What do the lines from the top of the data through the line with "columns across it." say? Quote them exactly and include both ends.
╔══
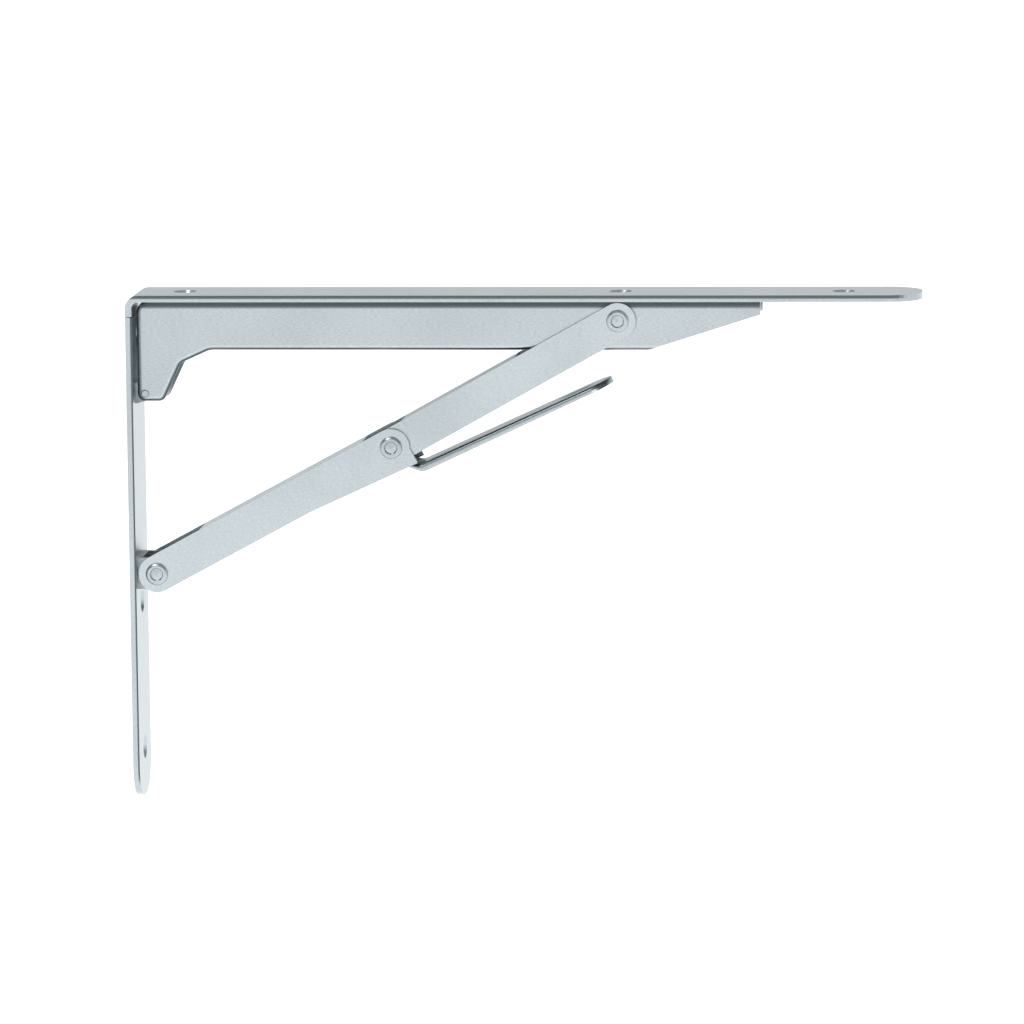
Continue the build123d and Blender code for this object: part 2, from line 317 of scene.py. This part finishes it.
def lever_points(rows=140, arc=7, flat=21):
    """Outer and inner skins, each a grid of rows along the lever and columns across it.

    Across, a row runs up one flange, round a quarter circle, over the flat top and down again.
    Along, the half width is constant and then that of an ellipse, so the flange wraps the tip.
    At the root half a cosine wave lifts the strip between the link's cheeks. The groove lowers the
    top by a flat-topped bump, the exponential of minus the sum of two fourth powers, one of the
    place along and one of the place across.
    """
    share = np.linspace(0.0, 1.0, rows)
    along = LEVER_BACK + (LEVER_REACH - LEVER_BACK) * (1 - (1 - share) ** TIP_CROWDING)
    past = np.clip((along - (LEVER_REACH - LEVER_TIP)) / LEVER_TIP, 0.0, 1.0)
    half = LEVER_HALF * np.sqrt(np.clip(1 - past ** 2, TIP_LEAST, 1.0))
    deep = np.interp(along, [FLANGE_FROM, FLANGE_FULL, LEVER_REACH],
                     [FLANGE_ROOT, FLANGE_DEEP, FLANGE_SHALLOW])
    wave = np.clip((JOGGLE_END - along) / JOGGLE_LONG, 0.0, 1.0)
    rise = JOGGLE_RISE * (1 - np.cos(math.pi * wave)) / 2
    turn = np.linspace(0.0, math.pi / 2, arc)[None, :]
    edge = -deep[:, None]
    skins = []
    for inset in (0.0, LEVER_WALL):
        wide = np.maximum(half - inset, LEAST_HALF)[:, None]
        bend = np.minimum(max(LEVER_BEND - inset, LEAST_BEND), wide)
        side = wide - bend + bend * np.cos(turn)
        level = -inset - bend + bend * np.sin(turn)
        middle = np.linspace(1, -1, flat + 2)[None, 1:-1] * (wide - bend)
        across = np.hstack([wide, side, middle, -side[:, ::-1], -wide])
        height = np.hstack([edge, level, np.full_like(middle, -inset), level[:, ::-1], edge])
        groove = np.exp(-((along[:, None] - GROOVE_AT) / GROOVE_LONG) ** 4
                        - (across / GROOVE_HALF) ** 4)
        height = height - GROOVE_DEEP * groove + rise[:, None]
        skins.append(np.stack([np.broadcast_to(along[:, None], across.shape), across, height], -1))
    return skins


print("lever rows, columns and axes of one skin", lever_points()[0].shape)

# %% [markdown]
# The two skins become one closed mesh: quads over each, then strips that join them along the flange
# edges and at both ends. The points are turned to the lever's slope and set from the middle pivot,
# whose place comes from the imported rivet. Doubles at the narrow tip are merged before the normals
# are made to point outwards.

# %% Lever mesh
LEVER_ANGLE = math.radians(24.4)
LEVER_START = (7.5 * MM, -8.2 * MM)        # from the middle pivot, forwards and up, to along = 0
MERGE_DISTANCE = 0.01 * MM
SHARP_ANGLE = math.radians(35)


def quads(*corners):
    """Four index grids, one for each corner, as rows of four."""
    return np.stack([corner.ravel() for corner in corners], -1)


def lever_mesh(name):
    """Both skins joined along the flange edges and at both ends, as one closed mesh."""
    outer, inner = lever_points()
    rows, columns, _ = outer.shape
    points = np.concatenate([outer.reshape(-1, 3), inner.reshape(-1, 3)])
    grid = np.arange(rows * columns).reshape(rows, columns)
    other = grid + rows * columns
    faces = np.concatenate([
        quads(grid[:-1, :-1], grid[:-1, 1:], grid[1:, 1:], grid[1:, :-1]),
        quads(other[:-1, :-1], other[1:, :-1], other[1:, 1:], other[:-1, 1:]),
        quads(grid[:-1, 0], grid[1:, 0], other[1:, 0], other[:-1, 0]),
        quads(grid[:-1, -1], other[:-1, -1], other[1:, -1], grid[1:, -1]),
        quads(grid[0, :-1], other[0, :-1], other[0, 1:], grid[0, 1:]),
        quads(grid[-1, :-1], grid[-1, 1:], other[-1, 1:], other[-1, :-1]),
    ])
    low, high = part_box("middle_pivot_rivet")
    pivot = ((low[0] + high[0]) / 2, (low[2] + high[2]) / 2)
    turned = points[:, 0] * math.cos(LEVER_ANGLE) - points[:, 2] * math.sin(LEVER_ANGLE)
    raised = points[:, 0] * math.sin(LEVER_ANGLE) + points[:, 2] * math.cos(LEVER_ANGLE)
    placed = np.stack([pivot[0] + LEVER_START[0] + turned, points[:, 1],
                       pivot[1] + LEVER_START[1] + raised], -1)
    mesh = bpy.data.meshes.new(name)
    mesh.from_pydata(placed.tolist(), [], faces.tolist())
    shell = bmesh.new()
    shell.from_mesh(mesh)
    bmesh.ops.remove_doubles(shell, verts=shell.verts, dist=MERGE_DISTANCE)
    bmesh.ops.recalc_face_normals(shell, faces=shell.faces)
    print("lever edges left open", sum(not edge.is_manifold for edge in shell.edges))
    shell.to_mesh(mesh)
    shell.free()
    mesh.shade_smooth()
    mesh.set_sharp_from_angle(angle=SHARP_ANGLE)
    return mesh


thumb_lever = bpy.data.objects.new("thumb_lever", lever_mesh("thumb_lever"))
bpy.context.scene.collection.objects.link(thumb_lever)
thumb_lever.data.materials.append(finishes_and_painted_shade["lever"])
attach(thumb_lever, "lower_brace")
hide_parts("lever")
print("lever faces", len(thumb_lever.data.polygons))

# %% [markdown]
# ## Floor and soft boxes
# Metal shows only what surrounds it. A pale floor that reaches the horizon gives the even grey of
# the flat faces, and two soft boxes add light from above and from the front. The floor gives off
# light of its own, so that it stays white far from the lamps. It lies below the folded bracket,
# which would otherwise sink through it.

# %% Floor and lamps
FLOOR_HALF = 60.0              # metres, so that its edge is out of sight
FOLDED_DROP = 0.22             # the folded bracket reaches about 190 mm below the lower pivot
FLOOR_TONE, FLOOR_ROUGH, FLOOR_GLOW = "f6f6f6", 0.9, 0.84


def lamp(name, offset, size, watts):
    """A square soft box, set off from the bracket's middle and aimed at it."""
    centre = (Vector(cad_low) + Vector(cad_high)) / 2
    light = bpy.data.lights.new(name, "AREA")
    light.shape, light.size, light.energy = "SQUARE", size, watts
    lamp_object = bpy.data.objects.new(name, light)
    facing = (-Vector(offset)).to_track_quat("-Z", "Y")
    lamp_object.matrix_world = (Matrix.Translation(centre + Vector(offset))
                                @ facing.to_matrix().to_4x4())
    bpy.context.scene.collection.objects.link(lamp_object)


floor_mesh = bpy.data.meshes.new("floor")
floor_mesh.from_pydata([(x * FLOOR_HALF, y * FLOOR_HALF, -FOLDED_DROP)
                        for x, y in ((-1, -1), (1, -1), (1, 1), (-1, 1))], [], [(0, 1, 2, 3)])
floor_paint = bpy.data.materials.new("floor")
floor_paint.use_nodes = True
paint = floor_paint.node_tree.nodes["Principled BSDF"]
paint.inputs["Base Color"].default_value = linear(FLOOR_TONE)
paint.inputs["Roughness"].default_value = FLOOR_ROUGH
paint.inputs["Emission Color"].default_value = linear(FLOOR_TONE)
paint.inputs["Emission Strength"].default_value = FLOOR_GLOW
floor_mesh.materials.append(floor_paint)
floor = bpy.data.objects.new("floor", floor_mesh)
bpy.context.scene.collection.objects.link(floor)
floor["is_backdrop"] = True
lamp("key_box", offset=(-0.6, -0.5, 1.3), size=0.5, watts=6)
lamp("low_box", offset=(0.5, -1.5, 0.55), size=0.8, watts=3)
print("floor at", -FOLDED_DROP, "m")

# %% [markdown]
# ## Sky
# The room is what the folds reflect. On the camera's side it is bright low down with a dark band
# half way up. Behind the bracket it is grey at the horizon and bright just above. Overhead it is a
# plain grey, because under a dark ceiling the top of the shelf strip looked nearly black from
# above. Each side has a ramp that follows the height of the direction, and one gives way to the
# other across the middle. Cards on stands could do the same, but they would be in the way of
# cameras at other angles.

# %% Directional sky
SKY_STRENGTH = 1.1
HALFWAY = 0.35                 # the sides blend between minus and plus this part along Y
OVERHEAD = (0.7, "b4babd")
FRONT_STOPS = [(0.0, "ffffff"), (0.32, "f2f5f6"), (0.5, "5c6366"), OVERHEAD]
BEHIND_STOPS = [(0.0, "7c8589"), (0.07, "dfe3e5"), (0.22, "f4f6f7"), (0.45, "9aa1a4"), OVERHEAD]
world = bpy.data.worlds.new("studio")
bpy.context.scene.world = world
world.use_nodes = True
sky = world.node_tree
direction = add(sky, "ShaderNodeTexCoord").outputs["Generated"]
parts = add(sky, "ShaderNodeSeparateXYZ", links={"Vector": direction})
front = add(sky, "ShaderNodeValToRGB", {"stops": FRONT_STOPS}, {"Fac": parts.outputs["Z"]})
behind = add(sky, "ShaderNodeValToRGB", {"stops": BEHIND_STOPS}, {"Fac": parts.outputs["Z"]})
to_back = add(sky, "ShaderNodeMapRange", {"From Min": -HALFWAY, "From Max": HALFWAY},
              {"Value": parts.outputs["Y"]})
room = add(sky, "ShaderNodeMix", {"data_type": "RGBA"},
           {"Factor": to_back.outputs["Result"], MIX_A: front.outputs["Color"],
            MIX_B: behind.outputs["Color"]})
background = sky.nodes["Background"]
sky.links.new(room.outputs[MIX_RESULT], background.inputs["Color"])
background.inputs["Strength"].default_value = SKY_STRENGTH
print("sky stops", len(FRONT_STOPS), "in front and", len(BEHIND_STOPS), "behind")

# %% [markdown]
# ## Camera
# A long lens from a little above and a little to the shelf's end shows a thin slice of the shelf
# strip's top and of the wall strip's front. Its place is worked out from angles and a distance, so
# that each can be changed alone.

# %% Camera
AZIMUTH, ELEVATION, ROLL = (math.radians(angle) for angle in (5.57, 8.05, 0.65))
FOCAL_IN_WIDTHS = 7.03
SENSOR_WIDTH = 36.0
DISTANCE = 2.726
TARGET = Vector((0.1444, 0.0, 0.0224))
look = Vector((-math.sin(AZIMUTH) * math.cos(ELEVATION), math.cos(AZIMUTH) * math.cos(ELEVATION),
               -math.sin(ELEVATION)))
camera_data = bpy.data.cameras.new("camera")
camera_data.sensor_width = SENSOR_WIDTH
camera_data.lens = FOCAL_IN_WIDTHS * SENSOR_WIDTH
camera = bpy.data.objects.new("camera", camera_data)
bpy.context.scene.collection.objects.link(camera)
aim = look.to_track_quat("-Z", "Y").to_matrix().to_4x4() @ Matrix.Rotation(-ROLL, 4, "Z")
camera.matrix_world = Matrix.Translation(TARGET - look * DISTANCE) @ aim
bpy.context.scene.camera = camera
bpy.context.scene.view_settings.view_transform = "Standard"
print("lens", round(camera_data.lens), "mm")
╚══
**Task result**
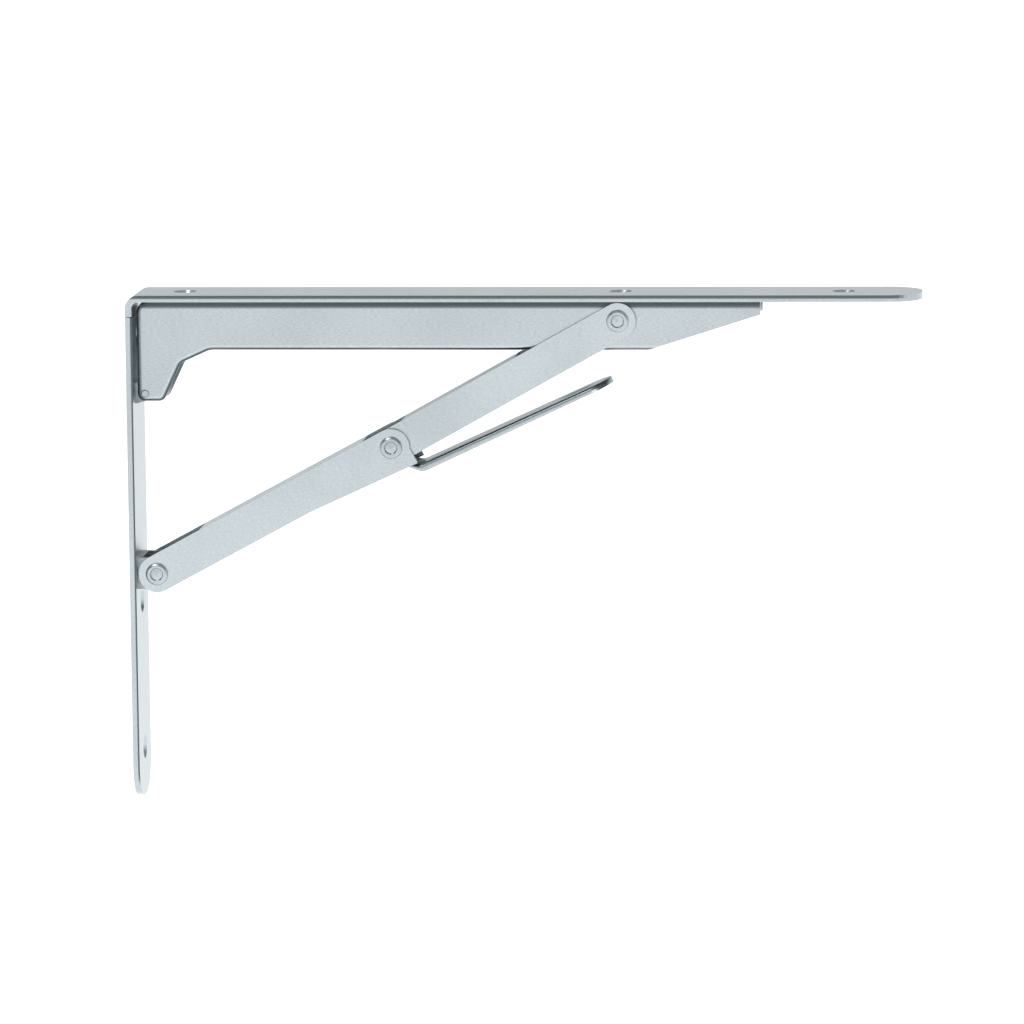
Continue the build123d and Blender code for this object: part 2, from line 317 of scene.py. This part finishes it.
def lever_points(rows=140, arc=7, flat=21):
    """Outer and inner skins, each a grid of rows along the lever and columns across it.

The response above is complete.